Questions are being raised towards immigration officials in Kuala Lumpur airport, after it was known that the two passengers, who reportedly travelled in the missing Malaysia Airlines flight MH370 using stolen European passports, were of Asian features.
Malaysia's Home Minister Ahmad Zahid Hamidi criticised the border officials late on Sunday for failing to notice that the two passengers who used stolen passports of an Austrian and Italian actually looked like Asians, Straits Times reported.
"I am still perturbed. Can't these immigration officials think? Italian and Austrian but with Asian faces," he was quoted by state news agency Bernama as saying.
An internal investigation on the Immigration Department has also commenced following reports that the two passengers travelling in the plane had stolen passports.
"We will conduct an internal probe, particularly on the officers, who were on duty at the KLIA Immigration Counter during flight MH370."
"I am still puzzled how come immigration officers cannot think, an Italian and Austrian (passengers) but with Asian facial features," he told reporters.
On Saturday, Italian and Austrian authorities confirmed that passports of Christian Kozel and Luigi Maraldi, whose names appeared on the list of the MH370 manifest, had both been stolen in Thailand. There are also unconfirmed reports that the two men using the stolen passports had bought their tickets for the airline from the Thai city of Pattaya.
The theft was registered in Interpol's database and was only available to law enforcement authorities. And "few member countries have systematically searched Interpol's databases," the agency said according to China's Xinhua News agency.
Interpol has a list of 40 million stolen passports and both Christian Kozel and Luigi Maraldi's passports were in that database, various reports said.
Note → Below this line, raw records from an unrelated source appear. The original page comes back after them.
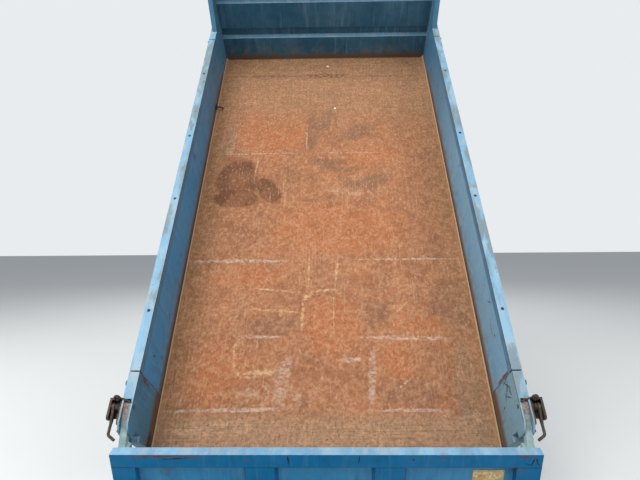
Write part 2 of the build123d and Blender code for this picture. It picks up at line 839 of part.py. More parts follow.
os.makedirs("parts", exist_ok=True)
for name, shape in nodes.items():
    export_step(shape, f"parts/{name}.step")

# Values that the joints need
lowered = cylinder_line(0)
raised = cylinder_line(tip_angle)
print("arm pivot", arm_pivot_y, arm_pivot_z, "angle", arm_angle(0), arm_angle(tip_angle))
print("cylinder lowered", lowered, "raised", raised)
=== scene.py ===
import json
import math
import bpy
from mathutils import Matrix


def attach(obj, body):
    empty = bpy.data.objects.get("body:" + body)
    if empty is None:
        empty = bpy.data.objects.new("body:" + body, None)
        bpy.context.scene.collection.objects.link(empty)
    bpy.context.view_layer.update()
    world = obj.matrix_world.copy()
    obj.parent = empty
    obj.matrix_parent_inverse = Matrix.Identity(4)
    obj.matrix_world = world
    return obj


bl_info = {
    "name": "Tipping body dressing",
    "version": (1, 0, 0),
    "blender": (4, 5, 0),
    "location": "View3D > Sidebar > Tipping body",
    "description": "Paint, rust, welds and small fittings for a light dump truck's tipping body",
    "category": "Object",
}

import bmesh
import bpy
from mathutils import Matrix, Vector

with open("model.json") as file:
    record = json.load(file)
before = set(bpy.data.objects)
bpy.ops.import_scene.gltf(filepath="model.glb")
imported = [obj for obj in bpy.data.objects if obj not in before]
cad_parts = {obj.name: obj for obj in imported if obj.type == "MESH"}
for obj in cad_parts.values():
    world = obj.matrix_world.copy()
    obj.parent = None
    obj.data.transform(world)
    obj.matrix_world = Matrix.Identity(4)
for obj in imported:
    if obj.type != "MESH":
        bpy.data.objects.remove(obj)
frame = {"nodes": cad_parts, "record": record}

JOINTS = {joint["name"]: joint for joint in frame["record"]["behaviour"]["joints"]}
TIP = JOINTS["bed_tip"]
SWING = JOINTS["tailgate_swing"]
LEVEL = Matrix.Identity(4)
# Bed frame to world: x right, s forward along the floor, h square to the floor, zero on the tip hinge
BED = Matrix.Translation(TIP["pos_m"]) @ Matrix.Rotation(-math.radians(TIP["range_deg"][0]), 4, "X")
# Gate frame to world: the bed's frame, swung open with the gate about its pivots
GATE = (Matrix.Translation(SWING["pos_m"]) @ Matrix.Rotation(math.radians(SWING["range_deg"][0]), 4, "X")
        @ Matrix.Translation(-Vector(SWING["pos_m"])) @ BED)
# Name of each side and its sense along x
SIDES = {"right": 1, "left": -1}

CATCH_IRON = "greasy catch iron"
FASTENER_ZINC = "zinc-plated fastener"
SIDE_PAINT = "chalky side enamel"
GATE_SKIN_PAINT = "chalky gate skin enamel"


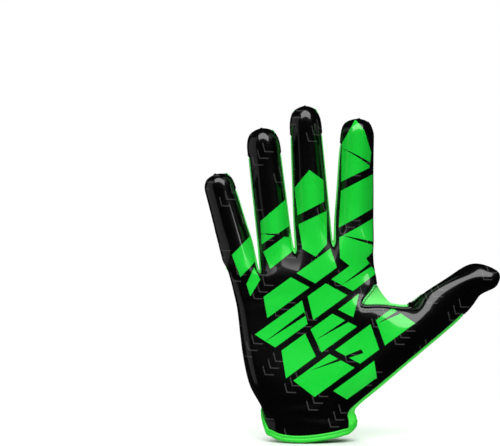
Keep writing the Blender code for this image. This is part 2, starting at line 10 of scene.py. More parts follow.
import bmesh
import bpy
import numpy as np
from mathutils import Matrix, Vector
from mathutils.bvhtree import BVHTree
from mathutils.kdtree import KDTree

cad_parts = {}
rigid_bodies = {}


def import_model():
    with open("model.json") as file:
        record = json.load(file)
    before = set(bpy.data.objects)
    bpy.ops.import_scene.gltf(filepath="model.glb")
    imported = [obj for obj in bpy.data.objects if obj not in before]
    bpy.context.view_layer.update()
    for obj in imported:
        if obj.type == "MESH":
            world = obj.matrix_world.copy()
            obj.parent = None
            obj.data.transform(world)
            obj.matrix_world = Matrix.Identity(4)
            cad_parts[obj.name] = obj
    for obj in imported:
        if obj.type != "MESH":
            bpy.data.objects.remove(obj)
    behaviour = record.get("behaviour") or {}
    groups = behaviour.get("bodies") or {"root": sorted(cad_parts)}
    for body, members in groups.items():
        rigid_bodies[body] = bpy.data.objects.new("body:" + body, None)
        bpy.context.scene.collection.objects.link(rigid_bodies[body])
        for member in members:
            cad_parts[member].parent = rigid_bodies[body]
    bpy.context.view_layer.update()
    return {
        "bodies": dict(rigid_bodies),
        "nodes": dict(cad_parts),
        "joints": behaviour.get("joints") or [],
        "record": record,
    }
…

Malaysian Home Minister's comment that the immigration officers were to be blamed because they allowed people with Asian features using European passports, is however, likely to be controversial as people could possibly see it through a racial point of view.
There are many European citizens with Asian heritage and facial features and therefore, there was no substantial reason why the officers should have doubted that the two people concerned were not what they posed to be. But to say that the two people looked like Asians and had European passports could be potentially dubbed as a racial slur.